In what has become a familiar ritual, President Obama unveiled his proposed $3.9 trillion budget for the next fiscal year that includes benefits low-income families, college students, researchers and highway users—and Republicans immediately dismissed it as a useless document that has no chance of getting through Congress in this election year.
With Republicans in control of the House and adamant about not giving any victories to Obama, the White House budget is seen as a statement of the president’s priorities, rather than a proposal that would have any chance of becoming law.
Even though the proposed budget continues to shrink the deficit in substantive ways—while boosting spending for education and infrastructure—Republicans want no part of it. Obama’s budget projects a $649 billion deficit this year, with the deficit going down each of the next three years to a low of $413 billion in 2018 before rising again. But more impressively, the deficit-to-gross domestic product ratio in the president’s budget would be 3.7 percent this year, dropping to 3.1 percent next year, a level that pleases most experts—particularly considering the ratio was 9.9 percent when President Bush left the White House in 2009.
“The budget is not just about numbers, it’s about our values,” Obama said at a Washington grade school yesterday as he released the budget. “It’s a roadmap for creating jobs” in part through education, while it “adheres to the spending levels” agreed to by Congress, he said.

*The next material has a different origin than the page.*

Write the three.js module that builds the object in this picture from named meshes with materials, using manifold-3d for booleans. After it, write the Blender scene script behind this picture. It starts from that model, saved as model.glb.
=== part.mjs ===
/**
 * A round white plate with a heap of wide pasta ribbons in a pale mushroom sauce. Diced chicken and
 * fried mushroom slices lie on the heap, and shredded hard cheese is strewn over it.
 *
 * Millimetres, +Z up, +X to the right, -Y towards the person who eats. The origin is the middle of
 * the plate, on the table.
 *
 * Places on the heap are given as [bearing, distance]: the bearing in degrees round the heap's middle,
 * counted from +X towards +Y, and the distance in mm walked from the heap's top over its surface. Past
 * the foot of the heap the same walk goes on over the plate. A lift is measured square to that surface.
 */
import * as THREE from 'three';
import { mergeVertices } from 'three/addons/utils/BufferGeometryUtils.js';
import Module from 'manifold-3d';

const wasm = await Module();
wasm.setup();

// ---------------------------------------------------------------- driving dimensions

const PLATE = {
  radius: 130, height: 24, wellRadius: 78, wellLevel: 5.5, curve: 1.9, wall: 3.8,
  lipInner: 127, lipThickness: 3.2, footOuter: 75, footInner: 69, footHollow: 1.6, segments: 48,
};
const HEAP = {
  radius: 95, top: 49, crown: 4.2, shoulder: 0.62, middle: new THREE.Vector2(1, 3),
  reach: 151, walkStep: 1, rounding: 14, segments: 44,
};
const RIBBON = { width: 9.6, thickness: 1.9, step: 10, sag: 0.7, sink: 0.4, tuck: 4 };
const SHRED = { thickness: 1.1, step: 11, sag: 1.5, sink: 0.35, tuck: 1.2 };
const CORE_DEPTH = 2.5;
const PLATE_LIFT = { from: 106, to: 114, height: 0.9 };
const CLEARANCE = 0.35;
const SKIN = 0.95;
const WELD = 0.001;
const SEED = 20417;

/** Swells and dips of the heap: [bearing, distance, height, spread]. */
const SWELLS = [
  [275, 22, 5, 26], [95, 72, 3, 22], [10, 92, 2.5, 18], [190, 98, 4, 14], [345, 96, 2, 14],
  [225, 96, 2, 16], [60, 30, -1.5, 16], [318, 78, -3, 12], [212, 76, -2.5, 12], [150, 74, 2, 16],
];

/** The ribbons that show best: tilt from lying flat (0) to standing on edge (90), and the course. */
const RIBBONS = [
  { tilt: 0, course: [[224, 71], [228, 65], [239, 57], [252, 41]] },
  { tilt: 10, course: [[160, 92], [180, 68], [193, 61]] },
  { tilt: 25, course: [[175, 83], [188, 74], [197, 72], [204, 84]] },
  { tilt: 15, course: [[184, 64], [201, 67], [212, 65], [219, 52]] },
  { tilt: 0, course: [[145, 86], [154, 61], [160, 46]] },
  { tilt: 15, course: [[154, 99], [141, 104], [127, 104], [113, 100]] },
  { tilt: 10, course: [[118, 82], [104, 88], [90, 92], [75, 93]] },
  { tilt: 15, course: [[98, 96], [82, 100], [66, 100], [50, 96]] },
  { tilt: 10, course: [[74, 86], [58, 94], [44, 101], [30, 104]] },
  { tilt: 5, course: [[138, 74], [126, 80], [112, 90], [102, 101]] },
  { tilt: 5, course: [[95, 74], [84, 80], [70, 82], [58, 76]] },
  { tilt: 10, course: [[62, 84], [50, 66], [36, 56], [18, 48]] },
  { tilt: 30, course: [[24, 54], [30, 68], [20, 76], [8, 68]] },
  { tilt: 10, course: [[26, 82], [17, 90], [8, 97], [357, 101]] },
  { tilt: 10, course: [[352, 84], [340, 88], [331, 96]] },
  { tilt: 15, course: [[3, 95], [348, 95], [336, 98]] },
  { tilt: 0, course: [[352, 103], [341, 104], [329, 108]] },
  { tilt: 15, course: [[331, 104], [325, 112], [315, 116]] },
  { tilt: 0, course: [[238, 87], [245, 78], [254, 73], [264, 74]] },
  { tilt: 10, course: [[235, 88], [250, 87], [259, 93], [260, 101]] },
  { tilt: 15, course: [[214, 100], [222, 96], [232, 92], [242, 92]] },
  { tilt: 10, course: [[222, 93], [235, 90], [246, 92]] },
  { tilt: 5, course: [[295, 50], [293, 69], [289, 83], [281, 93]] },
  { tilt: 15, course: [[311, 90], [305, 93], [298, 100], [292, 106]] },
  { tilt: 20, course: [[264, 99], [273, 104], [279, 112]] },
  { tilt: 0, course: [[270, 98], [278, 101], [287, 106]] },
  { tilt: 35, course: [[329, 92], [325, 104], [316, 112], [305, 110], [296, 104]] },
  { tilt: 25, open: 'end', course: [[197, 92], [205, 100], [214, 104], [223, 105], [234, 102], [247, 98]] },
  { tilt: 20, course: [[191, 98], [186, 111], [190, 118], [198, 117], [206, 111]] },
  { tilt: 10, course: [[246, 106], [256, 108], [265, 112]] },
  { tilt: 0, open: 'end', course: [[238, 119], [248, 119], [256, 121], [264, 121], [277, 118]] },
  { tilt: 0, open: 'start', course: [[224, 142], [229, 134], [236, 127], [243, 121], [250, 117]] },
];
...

“As a country, we’ve got to make a decision if we’re going to protect tax breaks for the wealthiest Americans or we’re going to make smart investments necessary to create jobs and grow our economy and expand opportunities for every American,” he said.
But congressional Republicans immediately dismissed Obama’s budget. They will be expected to offer their own budget for the fiscal year beginning Oct. 1 and it will surely include draconian cuts in spending and more tax breaks. At some point, the two sides will be forced to meet somewhere in the middle—or shut down the government once again.

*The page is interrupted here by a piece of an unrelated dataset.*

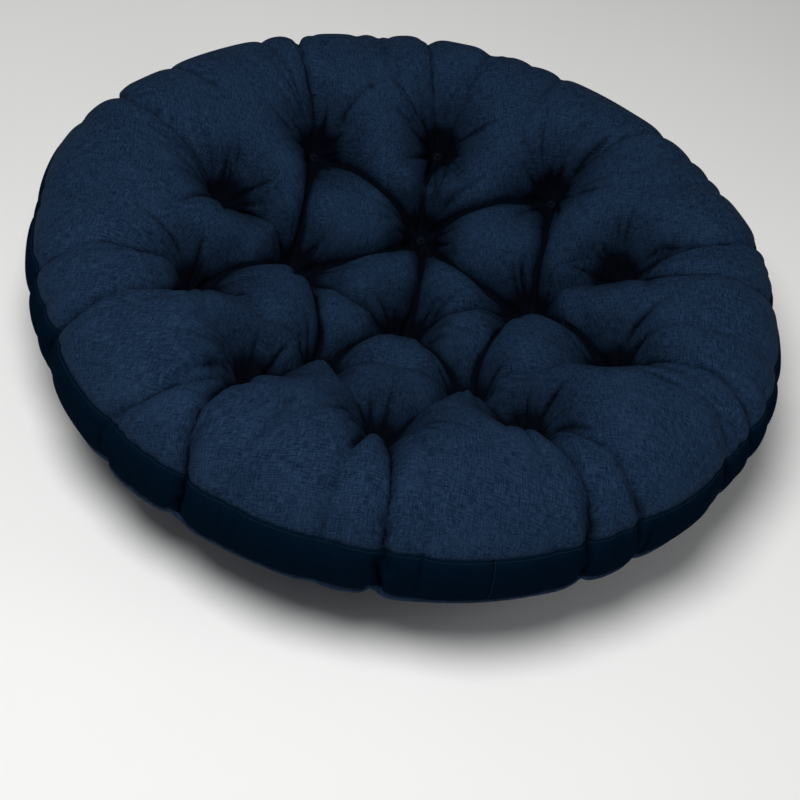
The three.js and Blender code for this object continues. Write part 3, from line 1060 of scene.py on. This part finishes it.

“Folks just aren’t taking it very seriously, because it’s not a very serious document,” said Senate Minority Leader Mitch McConnell, a Kentucky Republican.

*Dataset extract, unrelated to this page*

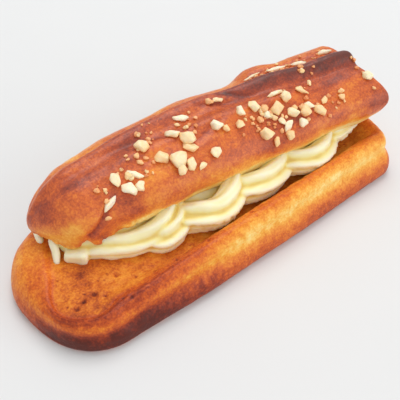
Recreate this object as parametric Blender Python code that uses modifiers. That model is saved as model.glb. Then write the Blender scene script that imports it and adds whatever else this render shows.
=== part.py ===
"""A filled eclair: a choux bun cut in two, piped cream between the halves, chopped nuts on top.

Three solids: base (the hollowed lower half), cream (the piped filling) and lid (the upper half
with the nuts baked onto it). +X runs along the eclair to its far end, +Y to its back, +Z up,
and the origin is at the middle of its underside. Sizes below are in millimetres.
"""

import math
import random

import bmesh
import bpy
import numpy as np
from mathutils import Matrix, Vector
from mathutils.bvhtree import BVHTree

MM = 0.001

# Lower half: its outline on the plate, then its side from the underside up and into the hollow.
BASE_NEAR_X = -71.5
BASE_FAR_X = 74.0
BASE_HALF_WIDTH = 26.4
NEAR_END = 21.0
FAR_END = 11.0
LEAST_END = 4.0
END_ROUNDING = 2.1
BASE_AROUND = 84
BASE_SIDE_STEPS = 17
HOLLOW_STRIPS = 4

# Each pair is (inset from the outline, height as a share of the rim's height).
BASE_SIDE = [
    (0.9, 0.00),
    (0.2, 0.07),
    (0.0, 0.20),
    (0.6, 0.38),
    (2.4, 0.53),
    (3.1, 0.63),
    (2.9, 0.74),
    (3.3, 0.87),
    (5.0, 0.985),
    (6.8, 1.00),
    (8.4, 0.93),
]

# The same round the near end's back corner, where the crust was left whole and slopes up to the hollow.
NOSE_SIDE = [
    (0.9, 0.00),
    (0.2, 0.07),
    (0.0, 0.20),
    (0.3, 0.38),
    (0.9, 0.53),
    (1.7, 0.63),
    (2.9, 0.74),
    (4.9, 0.86),
    (8.0, 0.95),
    (11.0, 1.00),
    (13.0, 0.95),
]

# Each pair is (angle round the end, value there).
NOSE_SHARE = [(90, 0.0), (118, 0.85), (145, 1.0), (170, 0.82), (188, 0.45), (206, 0.08), (225, 0.0)]
RIM_SHARE = [(180, 0.9), (195, 0.55), (207, 0.42), (220, 0.42), (235, 0.54), (250, 0.66), (270, 1.0)]

# Each pair is (x, value there).
WAIST_DEPTH = [(-72, 0.35), (-50, 0.5), (-20, 0.9), (0, 1.0), (72, 1.0)]
BASE_BEND = [(-72, 2.4), (-50, 1.9), (-20, 0.5), (10, 0.0), (72, 0.0)]
RIM_HEIGHT = [(-72, 11.0), (-55, 11.8), (-30, 14.0), (0, 16.0), (40, 16.5), (72, 16.5)]
BACK_RIM_RISE = 1.0
HOLLOW_FLOOR = [(-72, 10.4), (-55, 10.6), (-40, 9.8), (-20, 9.0), (0, 8.5), (40, 9.0), (72, 10.0)]
HOLLOW_WALL = 4.0

# Upper half, along its own axis from its near end to its far end. A power of 2 rounds an end as a circle
# does and a higher one squares it; each pair is (at the lower edge, on top).
LID_CENTRE = (9.5, 11.0)
LID_TURN = -6.5
LID_NEAR = -67.6
LID_FAR = 65.5
LID_NEAR_ROUNDING = 17.0
LID_FAR_ROUNDING = 5.0
NEAR_POWER = (1.6, 1.9)
NEAR_TIP_SHIFT = 1.6
FAR_POWER = (4.0, 2.0)
LID_END_SLANT = 0.2
LID_FAR_TRIM = 1.6
LID_FAR_UNDERCUT = 3.0
FAR_SHOULDER = 0.07
LID_ALONG = 48
LID_ACROSS = 34

# Each pair is (distance along the lid from its middle, value there).
CUT_HEIGHT = [(-66, 17.0), (-58, 17.6), (-30, 18.2), (0, 18.0), (30, 18.6), (62, 19.5)]
LID_HEIGHT = [(-66, 12.5), (-45, 15.0), (-20, 17.0), (0, 17.5), (30, 17.5), (62, 17.5)]
LID_FRONT = [(-66, 16.5), (-45, 17.2), (-20, 18.5), (0, 19.0), (62, 18.5)]
LID_BACK = [(-66, 10.5), (-45, 15.0), (-20, 18.5), (0, 19.5), (62, 17.0)]
CREST_ANGLE = [(-66, 100), (-40, 105), (0, 106), (20, 100), (38, 92), (62, 83)]
CREST_SIZE = [(-66, 0.02), (-45, 0.08), (0, 0.12), (40, 0.13), (62, 0.12)]
FRONT_BULGE = [(-66, 0.00), (-20, 0.06), (20, 0.10), (45, 0.20), (65, 0.35)]
MID_RIDGE = [(-66, 0.00), (-40, 0.03), (0, 0.05), (25, 0.06), (45, 0.02), (62, 0.0)]
BACK_LOBE = [
    (-66, 0.04), (-10, 0.05), (10, 0.03), (19, 0.04), (25, 0.17), (30, 0.185), (38, 0.105), (47, 0.08), (55, 0.06),
    (62, 0.09),
]
EDGE_TUCK = [(-66, 0.03), (-45, 0.05), (-30, 0.10), (62, 0.10)]

# Cream: ropes piped with a star nozzle over a core that fills the space between the halves.
# Each rope is a list of (x, y, z, radius) it passes through.
ROPE_SIDES = 14
ROPE_RIDGES = 7
RIDGE_DEPTH = 0.16
ROPE_STEP = 3.6
FRONT_ROPES = [
    [(-51, 13, 14, 3.0), (-48, 7, 12.4, 3.2), (-42, 2, 12.9, 3.9), (-33, -3, 12.9, 4.0), (-24, -4, 14.6, 4.2),
     (-16, 1, 17.0, 4.0)],
    [(-32, 0, 11.5, 3.5), (-25, -7, 12.0, 4.2), (-19, -6, 13.5, 4.0), (-14, 2, 15.0, 3.5)],
    [(-20, 0, 13, 4.0), (-13, -7, 14, 4.8), (-5, -10.5, 14.3, 4.9), (3, -7.5, 15.5, 4.8), (9, 0, 17, 4.0)],
    [(-1, -2, 14, 4.0), (8, -8.5, 14.6, 4.7), (17, -10.5, 15, 4.9), (25, -7.5, 16, 4.6), (29, 0, 17, 4.0)],
    [(21, -2, 15, 4.0), (28, -10, 16, 4.2), (37, -13.5, 15.8, 4.5), (45, -10.5, 16.4, 4.2), (50, -2, 17, 3.5)],
    [(42, -6, 16.5, 3.0), (50, -10.5, 17.0, 2.7), (59, -10, 17.5, 2.1), (66.5, -8.5, 17.4, 1.6)],
]
NEAR_CURLS = [
    [(-54, 21, 17.5, 1.6), (-56, 18, 14.5, 1.3), (-56, 16, 12.0, 0.9)],
    [(-51, 14, 17.0, 1.6), (-54, 12.0, 15.2, 1.3), (-54.8, 9.2, 13.0, 1.1), (-56.5, 6.8, 10.4, 0.9)],
]
BACK_ROPE_STARTS = [-44, -24, -4, 16, 36]
BACK_ROPE = [(-6, -9, -1, 3.8), (2, -1.5, 0, 4.6), (10, 0, 0.5, 4.8), (18, -3, 1.5, 4.4), (22, -10, 2, 3.6)]
BACK_ROPE_HEIGHT = 14.8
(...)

Because of an agreement passed by Congress, the budget must limit discretionary spending to 29 percent of the 2015 budget, which is about $1.014 trillion, excluding war funding. The White House says its budget is well below that limit.
HIghlights of the president’s budget include spending of $302 billion over four years on infrastructure projects such as roads and bridges; $60 billion over 10 years to expand the earned income tax credit for childless workers; $66 billion to support preschool programs for all children, paid for with increased taxes on tobacco that the administration said would raise $78 billion over 10 years; making permanent the American Opportunity Tax Credit, benefiting about 11.5 million families and students with an average of more than $1,100 to help pay college costs; $7 billion for disaster relief; $1 billion annually for wildfire suppression, reflecting an increasing fire risk in the West.
Among the tax increases are $598 billion in tax hikes for the wealthy over 10 years, and raising about $100 billion over the next decade through new taxes and restrictions on U.S. multinational companies.